The study of insect societies is today one of the fastest growing major branches of evolutionary biology. It has revealed a great deal about the general principles of the origin and evolution of advanced social behavior, and has shed light on the enormous ecological success of the social insects (with ants and termites making up over half of the insect biomass around the world). The evolution from organism to superorganism has been the major transition between levels of biological organization, easiest to penetrate and understand.

Location: Science Center, 4:00 PM. Free, advance tickets not required.

Wednesday, April 7: “Consilience.”

The boundary between science on one side and the humanities and humanistic social sciences on the other is not an intrinsic epistemological divide but a broad borderland of previously poorly understood causal relationships. The borderland is now being explored, and offers increasing opportunities for collaboration across three great branches of learning. A definition of human nature will be offered and examples from the borderland will be used to illustrate it.

Location: Science Center, 4:00 PM. Free, advance tickets not required.

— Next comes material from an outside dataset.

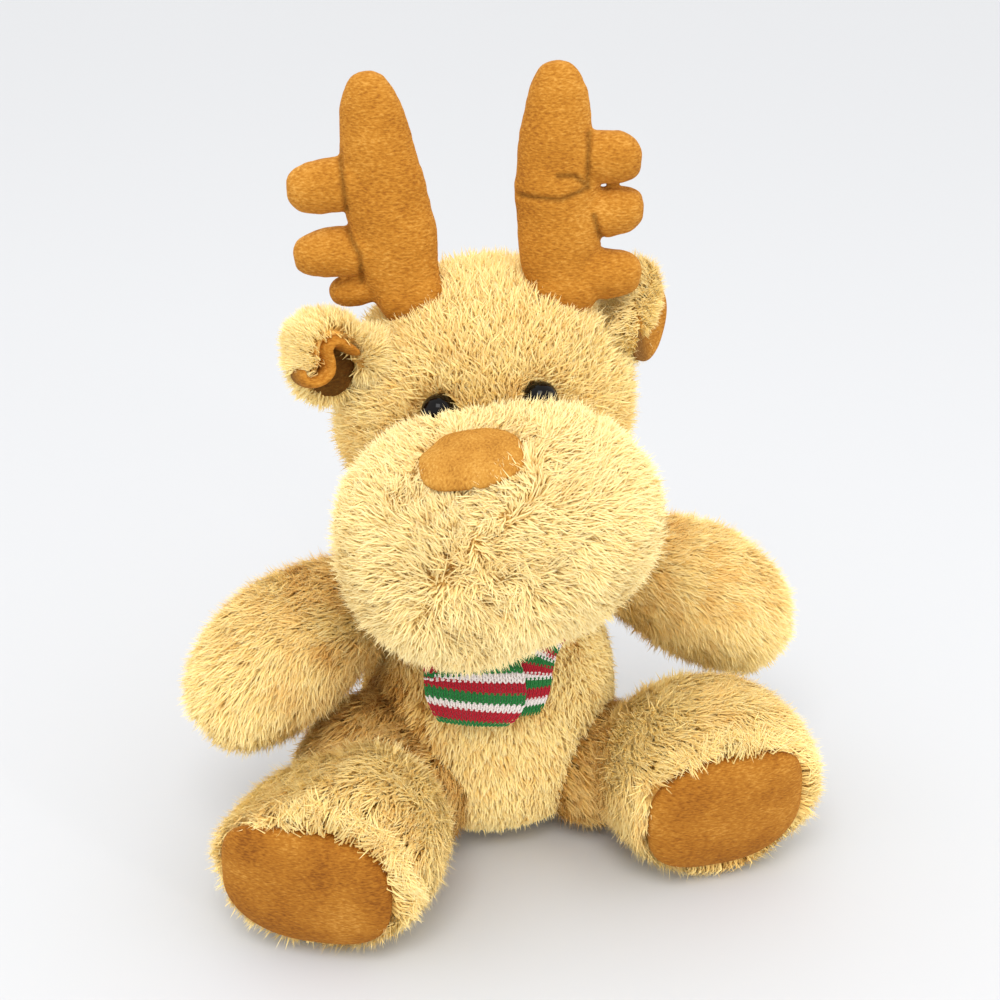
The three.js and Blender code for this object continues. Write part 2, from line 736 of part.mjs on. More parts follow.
// The neck gusset: a ring of backing cloth that slides over the neck's dome, under the head
function makeNeck() {
  const under = neckRadius + slideGap;
  const profile = [];
  const walls = [
    [under, gussetTopAngle, gussetLowAngle],
    [under + gussetWall, gussetLowAngle, gussetTopAngle],
  ];
  for (const [radius, from, to] of walls) {
    for (let step = 0; step <= small.rings; step += 1) {
      const angle = THREE.MathUtils.lerp(from, to, step / small.rings);
      profile.push(new THREE.Vector2(radius * Math.sin(angle), radius * Math.cos(angle)));
    }
  }
  profile.push(profile[0].clone());
  const ring = solid(new THREE.LatheGeometry(profile, sliding.sides).rotateX(Math.PI / 2));
  add(toy, "neck_gusset", ring.translate(...neckCentre), "backing");
}

// A layer of cloth laid on the body between two turns about the neck and two heights
function wrap(turns, heights, low, high, closed = false) {
  const shape = stuffed(torsoForm);
  const collarRadius = neckRadius + gussetWall + slideGap;
  const collar = new THREE.SphereGeometry(collarRadius, sliding.sides, sliding.rings);
  collar.translate(...neckCentre);
  const across = Math.round(fine.sides * (turns[1] - turns[0]) / Math.PI);
  const rows = 2;
  const grid = [];
  for (let spot = 0; spot <= across; spot += 1) {
    const turn = THREE.MathUtils.lerp(...turns, spot / across);
    const outwards = new THREE.Vector3(Math.sin(turn), -Math.cos(turn), 0);
    const [bottom, top] = heights(turn);
    const column = [];
    for (let row = 0; row <= rows; row += 1) {
      const axis = neckCentre.clone().setZ(THREE.MathUtils.lerp(bottom, top, row / rows));
      const from = axis.clone().addScaledVector(outwards, cutReach);
      const places = [shape, collar].map((form) => landing(form, from, axis)).filter(Boolean);
      const place = places.sort((a, b) => a.distanceTo(from) - b.distanceTo(from))[0];
      column.push([place.clone().addScaledVector(outwards, low), place.addScaledVector(outwards, high)]);
    }
    grid.push(column);
  }
  const loops = grid.map((column) => [
    ...column.map(([under]) => under),
    ...column.map(([, over]) => over).reverse(),
  ]);
  return closed ? bandSolid(loops) : solid(cappedMesh(loops));
}

// Loops of points joined into a closed band
function bandSolid(loops) {
  const steps = loops.length - 1;
  return solid(surface(loops.slice(0, steps).flat(), bandFaces(steps, loops[0].length, steps)));
}

function bandFaces(steps, count, wrapAt) {
  const faces = [];
  for (let step = 0; step < steps; step += 1) {
    for (let spot = 0; spot < count; spot += 1) {
      const next = (spot + 1) % count;
      const low = step * count;
      const high = ((step + 1) % wrapAt) * count;
      faces.push(low + spot, low + next, high + next, low + spot, high + next, high + spot);
    }
  }
  return faces;
}

// Loops of points joined into a strip with flat ends
function cappedMesh(loops) {
  const count = loops[0].length;
  const faces = bandFaces(loops.length - 1, count, loops.length);
  const last = (loops.length - 1) * count;
  for (let spot = 0; spot < count / 2 - 1; spot += 1) {
    const facing = count - 1 - spot;
    faces.push(spot, facing, spot + 1, spot + 1, facing, facing - 1);
    faces.push(last + spot, last + spot + 1, last + facing);
    faces.push(last + spot + 1, last + facing - 1, last + facing);
  }
  return surface(loops.flat(), faces);
}

// The scarf: a band round the neck, and two short ends that lap over each other on the chest
function makeScarf() {
  const drop = (turn) => ((1 + Math.cos(turn)) / 2) ** scarfDropPower;
  const bandHeights = (turn) => [0, 1].map((edge) => (
    torsoHeight - THREE.MathUtils.lerp(scarfBackDrops[edge], scarfFrontDrops[edge], drop(turn))));
  const tailHeights = tailDrops.map((tailDrop) => torsoHeight - tailDrop);
  const outside = scarfGap + scarfThickness;
  const lap = scarfThickness * tailLapShare;
  const band = wrap([-Math.PI, Math.PI], bandHeights, scarfGap, outside, true);
  const under = wrap(tailTurnAngle.under, () => tailHeights, scarfGap, outside);
  const over = wrap(tailTurnAngle.over, () => tailHeights, scarfGap + lap, outside + lap);
  const gusset = ball(neckRadius + gussetWall + 2 * slideGap, neckCentre, sliding);
  const worn = stuffedSolid(torsoForm, -seamGap).add(gusset);
  add(toy, "scarf", joined([band, under, over]).subtract(worn), "knit");
}

makeAntler("right", -1);
makeAntler("left", 1);
makeEar("right", -1);
makeEar("left", 1);
makeEyes();
makeHead();
makeNose();
makeArm("right", -1);
makeArm("left", 1);
makeLeg("right", -1);
makeLeg("left", 1);
makeTorso();
makeNeck();
makeScarf();

export default toy;
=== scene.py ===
import json
import math

import bmesh
import bpy
from mathutils import Matrix, Vector, noise
from mathutils.bvhtree import BVHTree

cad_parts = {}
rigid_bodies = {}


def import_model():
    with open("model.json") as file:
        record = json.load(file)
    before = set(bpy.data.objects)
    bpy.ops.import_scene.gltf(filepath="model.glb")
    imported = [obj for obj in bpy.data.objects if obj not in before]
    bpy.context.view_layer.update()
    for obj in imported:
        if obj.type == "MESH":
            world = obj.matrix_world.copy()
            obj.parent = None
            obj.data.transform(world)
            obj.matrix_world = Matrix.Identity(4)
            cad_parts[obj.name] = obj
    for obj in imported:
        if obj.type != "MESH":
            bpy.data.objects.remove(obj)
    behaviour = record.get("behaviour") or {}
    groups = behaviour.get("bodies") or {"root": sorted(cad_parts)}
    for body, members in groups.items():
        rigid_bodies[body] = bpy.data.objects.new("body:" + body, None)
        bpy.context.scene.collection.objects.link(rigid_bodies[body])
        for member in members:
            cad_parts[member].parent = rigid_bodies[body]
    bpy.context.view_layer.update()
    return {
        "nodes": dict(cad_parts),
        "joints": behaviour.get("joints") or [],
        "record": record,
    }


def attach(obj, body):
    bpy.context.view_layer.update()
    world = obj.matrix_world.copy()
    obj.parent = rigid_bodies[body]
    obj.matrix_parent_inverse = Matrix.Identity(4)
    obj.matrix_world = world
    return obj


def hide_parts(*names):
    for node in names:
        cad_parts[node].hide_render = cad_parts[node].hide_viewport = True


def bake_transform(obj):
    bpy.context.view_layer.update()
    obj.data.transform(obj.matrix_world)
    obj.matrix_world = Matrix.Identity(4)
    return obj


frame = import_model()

# Sizes in millimetres, as in the part's source
MM = 0.001
FLOOR_GAP = 0.3 * MM
RIGHT, LEFT = -1, 1
SIDES = {"right": RIGHT, "left": LEFT}
X, Y, Z = Vector((1, 0, 0)), Vector((0, 1, 0)), Vector((0, 0, 1))
FAR = 300  # further than any point of the toy
NOISE_SEED = 2  # unseeded, the vector noise takes its offsets from the clock
noise.seed_set(NOISE_SEED)

PILE_ROOM = 5.0  # from a solid's outside in to the skin that its pile stands on
FILL_ROOM = 7.4  # and in to the filling
SOLE_ROOM = 2  # and at a sole, where no pile stands
TORSO = {"height": 122, "width": 106, "depth": 98, "forward": 5, "lean": 8}
NECK = Vector((8, 7, 102))
NECK_RADIUS = 34
HEAD_TURN, HEAD_TILT = -0.26, -0.12
HEAD = Matrix.Translation(NECK) @ Matrix.Rotation(HEAD_TURN, 4, "Z") @ Matrix.Rotation(HEAD_TILT, 4, "Y")
HEAD_CENTRE = Vector((8, -6, 71))
HEAD_SIZE = Vector((108, 96, 101))
MUZZLE_CENTRE = Vector((5, -66, 39))
MUZZLE_SIZE = (113, 84, 92)
SHOULDER = {"height": 93, "spacing": 79, "setback": 2, "tilt": 0.22}
ARM = {"length": 82, "width": 54, "thickness": 52, "cut": 0.4}
HIP = {"height": 27, "spacing": 76, "forward": 30, "radius": 25}
LEGS = {"right": {"reach": 48, "splay": 0.83, "turn": 0.52}, "left": {"reach": 47, "splay": 0.8, "turn": -0.02}}
# Two distances along the leg from the hip, worked into points for the leg's cover, which is left in place and
# attached to no body
LEG_BEND = (6, 38)
HIP_BULGES = {"right": [(-24, -4, 42), (-48, -18, 38), (-75, -34, 30)]}
THIGH = 42
FOOT = {"width": 82, "height": 69, "length": 68, "sole": 24}
PAD = {"width": 61, "height": 45, "forward": 23}
PADS = {"right": (2.5, -4.5), "left": (1.5, -2.5)}  # each pad's shift inwards and up
NOSE = {"half": 17.5, "shift": -6, "tilt": 1.08, "height": 25, "thickness": 8}
EYES = {"shift": 7.5, "half": 18.3, "height": 81.5, "width": 12}
ANTLER_TILT = 0.11
ANTLER_FILL_ROOM = 2.2
EAR_ROOT = 6.2
CREASE_WIDTH = 0.9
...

For more information on the Prather Lecture Series, please call 617.495.5891

The John M. Prather Lectures in Biology were founded in 1939 by a bequest of $25,000 from John McClellan Prather, A.B. in 1894. The annual income of the fund is to be used to pay for the services of eminent lecturers on botany and zoology alternatively. The Prather Lecture Series on Biology is sponsored by the Department of Molecular and Cellular Biology, the Department of Organismic and Evolutionary Biology, and the Science Center Lecture Series.